What you have to do:
Beginning with the first line of the data below, extract each line up to and including the one containing "END_WALL_FACES = (0.021, 0.03)". Copy them exactly and add nothing.

Recorded data:
::::::::::

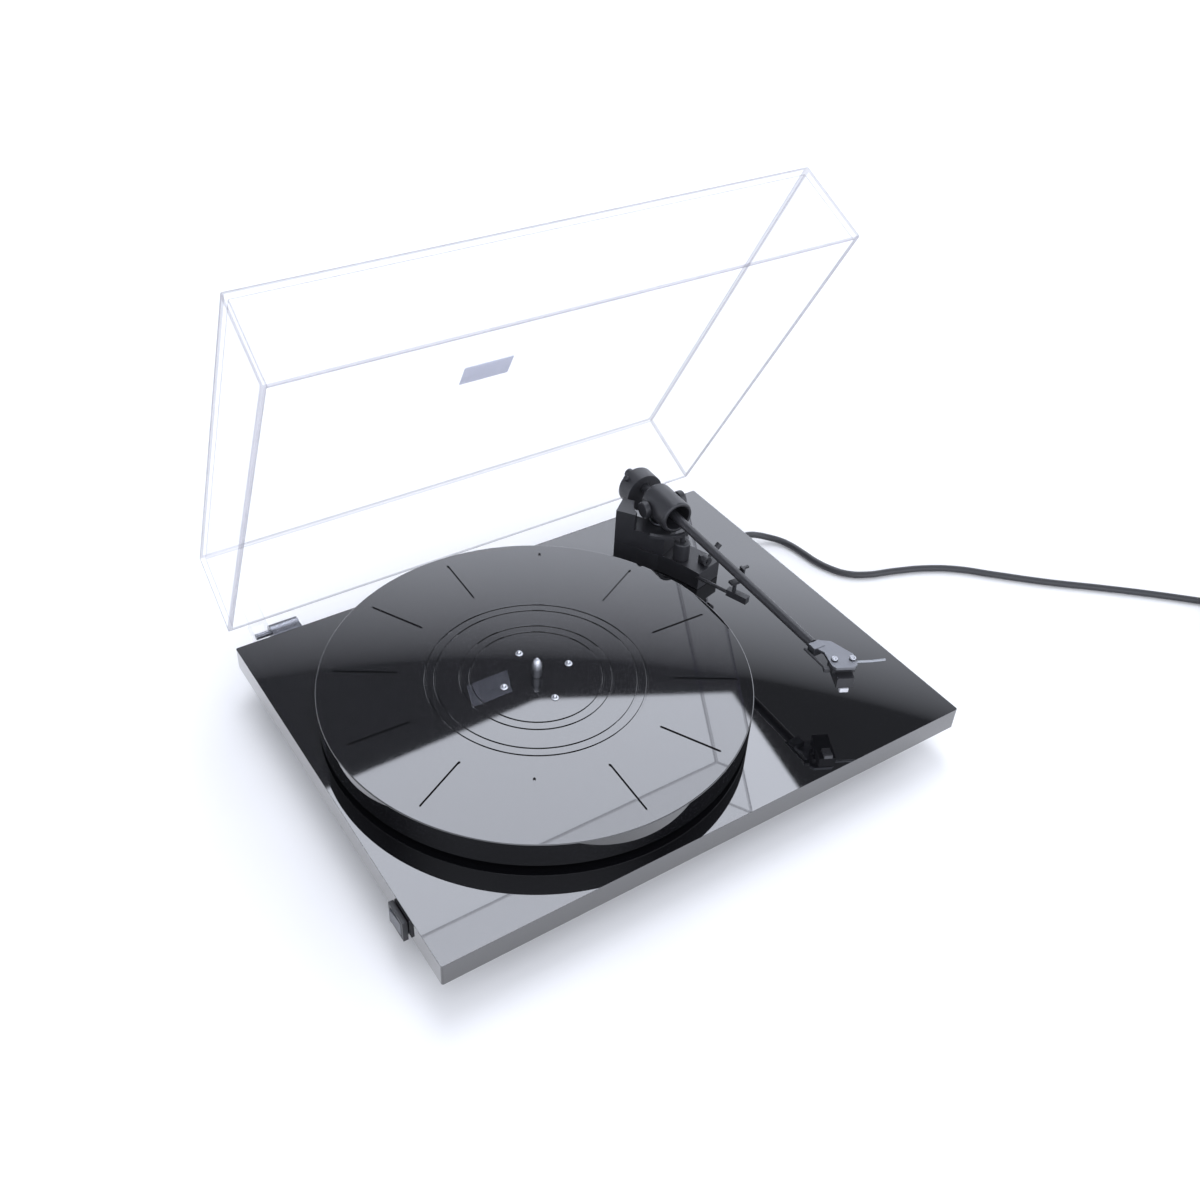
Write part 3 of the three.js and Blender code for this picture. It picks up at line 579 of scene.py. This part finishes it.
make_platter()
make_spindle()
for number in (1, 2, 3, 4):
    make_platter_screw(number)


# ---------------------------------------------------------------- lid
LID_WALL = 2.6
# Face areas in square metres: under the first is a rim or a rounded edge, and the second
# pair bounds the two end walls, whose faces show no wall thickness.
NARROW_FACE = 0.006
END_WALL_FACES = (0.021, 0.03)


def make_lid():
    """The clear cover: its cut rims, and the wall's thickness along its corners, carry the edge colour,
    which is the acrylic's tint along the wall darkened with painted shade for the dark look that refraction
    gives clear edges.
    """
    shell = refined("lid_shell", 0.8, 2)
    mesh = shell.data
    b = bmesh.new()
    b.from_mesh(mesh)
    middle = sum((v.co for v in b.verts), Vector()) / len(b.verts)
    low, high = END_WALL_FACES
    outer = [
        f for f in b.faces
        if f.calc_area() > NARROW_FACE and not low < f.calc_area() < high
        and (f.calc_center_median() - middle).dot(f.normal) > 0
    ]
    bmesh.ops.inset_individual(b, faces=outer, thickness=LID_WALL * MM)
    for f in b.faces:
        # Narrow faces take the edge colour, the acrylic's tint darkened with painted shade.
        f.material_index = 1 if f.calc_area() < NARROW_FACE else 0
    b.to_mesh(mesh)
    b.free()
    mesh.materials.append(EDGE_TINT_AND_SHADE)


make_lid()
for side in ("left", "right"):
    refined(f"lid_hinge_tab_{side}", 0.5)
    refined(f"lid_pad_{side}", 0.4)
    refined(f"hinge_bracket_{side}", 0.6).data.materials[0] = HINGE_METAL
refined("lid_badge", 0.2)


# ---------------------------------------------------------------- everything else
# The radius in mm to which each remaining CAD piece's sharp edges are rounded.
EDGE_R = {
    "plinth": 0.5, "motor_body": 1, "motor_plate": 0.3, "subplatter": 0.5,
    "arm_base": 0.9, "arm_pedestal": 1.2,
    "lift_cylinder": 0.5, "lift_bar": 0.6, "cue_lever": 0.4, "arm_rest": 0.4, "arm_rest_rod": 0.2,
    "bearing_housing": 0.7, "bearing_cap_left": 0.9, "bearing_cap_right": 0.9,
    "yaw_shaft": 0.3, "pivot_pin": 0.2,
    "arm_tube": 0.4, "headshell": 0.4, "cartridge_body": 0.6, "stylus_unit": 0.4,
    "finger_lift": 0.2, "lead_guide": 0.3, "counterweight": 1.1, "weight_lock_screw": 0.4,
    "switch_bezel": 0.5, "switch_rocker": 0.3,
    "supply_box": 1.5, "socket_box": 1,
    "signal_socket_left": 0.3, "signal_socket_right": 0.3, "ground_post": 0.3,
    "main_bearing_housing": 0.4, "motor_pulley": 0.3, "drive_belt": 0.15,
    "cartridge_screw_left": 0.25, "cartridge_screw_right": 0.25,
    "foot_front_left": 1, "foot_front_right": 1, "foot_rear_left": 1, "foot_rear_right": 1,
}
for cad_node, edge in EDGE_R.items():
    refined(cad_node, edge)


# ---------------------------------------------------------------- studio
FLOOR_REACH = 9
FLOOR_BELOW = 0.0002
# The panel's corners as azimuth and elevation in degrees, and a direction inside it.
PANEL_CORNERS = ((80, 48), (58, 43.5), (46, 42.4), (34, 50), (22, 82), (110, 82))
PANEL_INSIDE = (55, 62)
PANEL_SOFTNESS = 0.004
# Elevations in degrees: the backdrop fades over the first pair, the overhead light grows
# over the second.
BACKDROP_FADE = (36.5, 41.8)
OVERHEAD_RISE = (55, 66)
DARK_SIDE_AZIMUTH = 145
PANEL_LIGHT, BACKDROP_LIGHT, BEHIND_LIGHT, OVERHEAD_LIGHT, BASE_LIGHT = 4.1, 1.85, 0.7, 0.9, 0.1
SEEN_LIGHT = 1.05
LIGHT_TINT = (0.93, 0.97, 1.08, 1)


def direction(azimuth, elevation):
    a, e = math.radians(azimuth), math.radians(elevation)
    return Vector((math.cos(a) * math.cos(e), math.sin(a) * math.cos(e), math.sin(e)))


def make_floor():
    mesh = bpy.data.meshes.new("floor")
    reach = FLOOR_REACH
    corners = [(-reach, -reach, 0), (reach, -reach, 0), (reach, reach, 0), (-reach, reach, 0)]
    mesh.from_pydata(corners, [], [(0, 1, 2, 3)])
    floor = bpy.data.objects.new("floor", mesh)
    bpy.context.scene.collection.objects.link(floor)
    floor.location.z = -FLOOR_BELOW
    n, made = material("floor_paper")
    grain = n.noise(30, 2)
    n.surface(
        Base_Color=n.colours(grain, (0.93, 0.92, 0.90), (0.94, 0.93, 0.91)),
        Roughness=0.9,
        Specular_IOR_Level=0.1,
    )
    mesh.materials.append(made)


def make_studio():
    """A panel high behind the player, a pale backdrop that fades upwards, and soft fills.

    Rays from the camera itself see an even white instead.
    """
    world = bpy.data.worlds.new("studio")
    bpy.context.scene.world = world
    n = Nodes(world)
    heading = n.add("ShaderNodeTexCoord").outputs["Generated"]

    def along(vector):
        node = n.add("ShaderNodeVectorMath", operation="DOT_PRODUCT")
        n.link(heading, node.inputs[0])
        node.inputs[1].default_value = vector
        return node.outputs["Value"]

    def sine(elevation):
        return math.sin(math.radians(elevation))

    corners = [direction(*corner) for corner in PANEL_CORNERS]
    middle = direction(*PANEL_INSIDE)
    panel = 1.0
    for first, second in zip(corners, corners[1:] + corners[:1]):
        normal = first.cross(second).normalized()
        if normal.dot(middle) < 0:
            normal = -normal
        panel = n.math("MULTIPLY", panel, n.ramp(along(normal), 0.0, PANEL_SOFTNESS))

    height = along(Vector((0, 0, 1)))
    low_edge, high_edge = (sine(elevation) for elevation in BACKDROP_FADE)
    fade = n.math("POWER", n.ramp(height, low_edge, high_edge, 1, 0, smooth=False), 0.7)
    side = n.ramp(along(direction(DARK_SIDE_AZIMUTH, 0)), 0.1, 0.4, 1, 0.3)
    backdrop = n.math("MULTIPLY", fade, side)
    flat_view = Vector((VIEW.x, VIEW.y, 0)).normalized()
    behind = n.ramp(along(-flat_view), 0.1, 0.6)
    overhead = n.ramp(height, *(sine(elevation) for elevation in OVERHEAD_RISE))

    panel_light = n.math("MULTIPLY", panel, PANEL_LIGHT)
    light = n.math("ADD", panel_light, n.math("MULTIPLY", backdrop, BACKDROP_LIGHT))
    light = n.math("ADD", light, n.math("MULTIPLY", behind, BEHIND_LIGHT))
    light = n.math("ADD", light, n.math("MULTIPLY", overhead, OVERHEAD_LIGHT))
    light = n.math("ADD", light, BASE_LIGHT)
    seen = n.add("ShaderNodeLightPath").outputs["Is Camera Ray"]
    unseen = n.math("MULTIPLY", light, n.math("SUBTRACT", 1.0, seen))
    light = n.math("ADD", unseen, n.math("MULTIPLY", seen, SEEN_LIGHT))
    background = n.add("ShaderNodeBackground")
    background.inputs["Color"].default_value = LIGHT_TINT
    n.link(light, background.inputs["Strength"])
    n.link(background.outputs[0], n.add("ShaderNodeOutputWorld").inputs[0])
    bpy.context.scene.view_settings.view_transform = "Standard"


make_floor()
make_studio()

::::::::::

Exercise result:
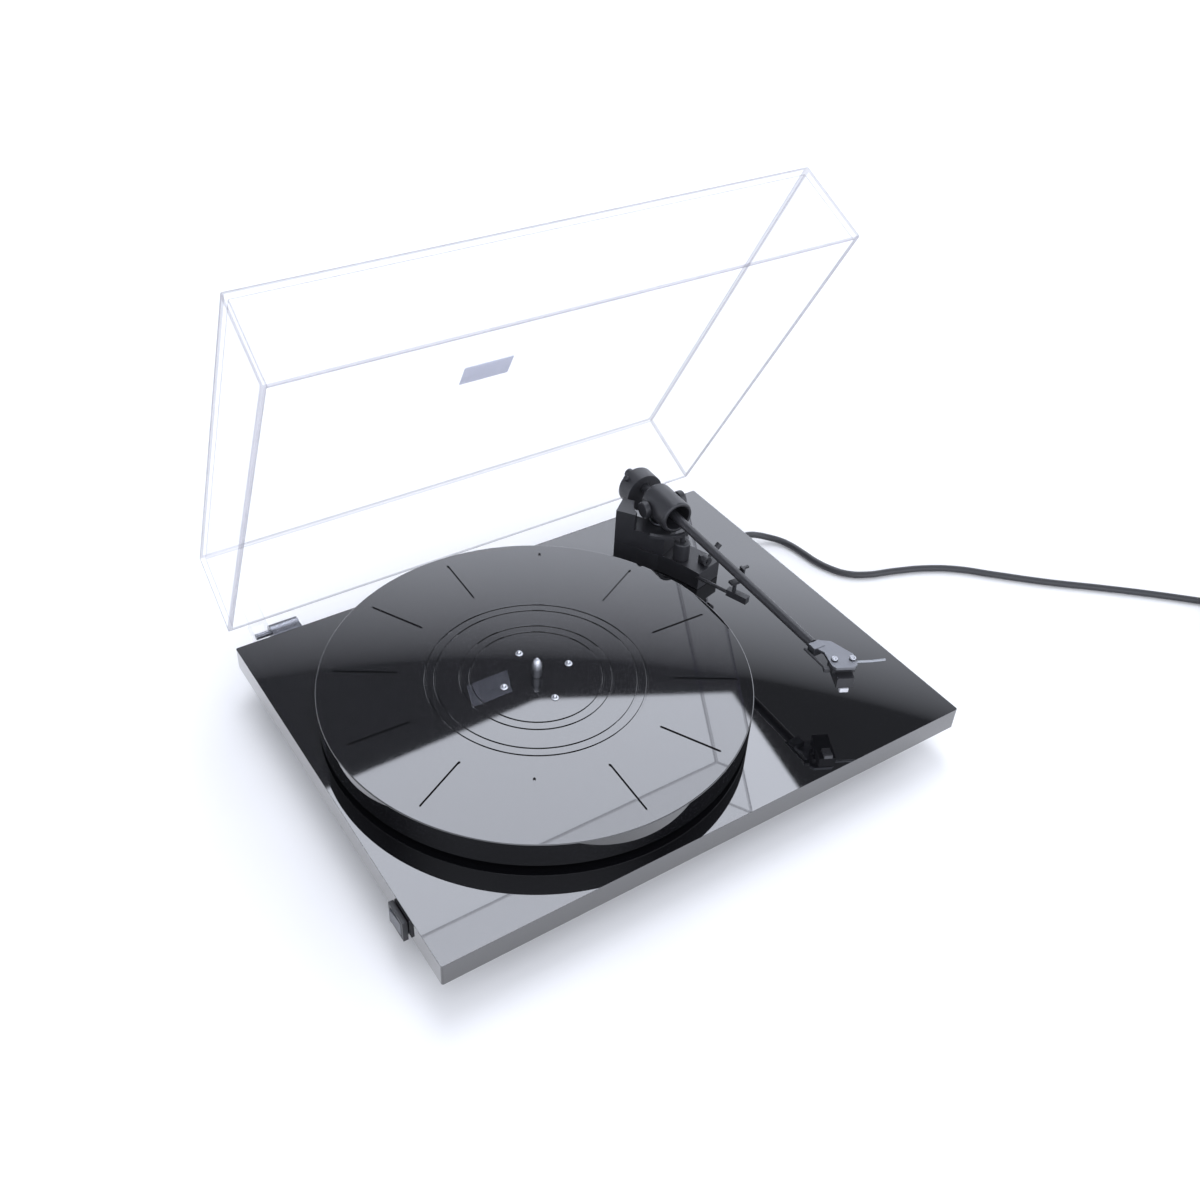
Write part 3 of the three.js and Blender code for this picture. It picks up at line 579 of scene.py. This part finishes it.
make_platter()
make_spindle()
for number in (1, 2, 3, 4):
    make_platter_screw(number)


# ---------------------------------------------------------------- lid
LID_WALL = 2.6
# Face areas in square metres: under the first is a rim or a rounded edge, and the second
# pair bounds the two end walls, whose faces show no wall thickness.
NARROW_FACE = 0.006
END_WALL_FACES = (0.021, 0.03)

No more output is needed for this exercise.